The credence apparently given to client origination in Informal Opinion 241 has not only been abandoned by the A.B.A. Code, but was subsequently ignored by the A.B.A. Committee even prior to the A.B.A. Code's adoption. Accordingly, the Informal Opinions cited above, even though some cite Informal Opinion No. 241, all tacitly overlook or overrule its proscription against mailing announcements to clients of the law firm for whom the departing attorney provided legal services. Any precendential weight that Informal Opinion No. 241 may have formally had appears to have been abrogated and its rationale abandoned.

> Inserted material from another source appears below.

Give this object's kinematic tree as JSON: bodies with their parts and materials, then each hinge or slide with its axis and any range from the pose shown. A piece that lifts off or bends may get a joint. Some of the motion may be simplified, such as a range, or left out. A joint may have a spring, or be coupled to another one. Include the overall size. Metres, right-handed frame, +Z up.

California Rule 2-103(A)(2) provides that an attorney may send a brief professional announcement card stating new or changed associations or addresses or similar matters to lawyers, clients, former clients, personal friends and relatives. Clients and former clients include those for whom he has personally rendered legal services to such a degree as to make their relationship personal in nature, despite the fact that they were technically clients of the attorney's former law firm.

This opinion is advisory only. It is not binding upon the State Bar, the Board of Governors, its agents or employees.


Disclaimer: This opinion was issued by the Legal Ethics Committee of the San Diego County Bar Association. It is advisory only and is not binding upon any member of the SDCBA, any other member of the State Bar of California, the State Bar of California or its Board of Governors, or any persons or tribunals charged with regulatory responsibilities. The SDCBA, its officers, directors, agents, and the Legal Ethics Committee members assume no responsibility or liability in rendering this opinion.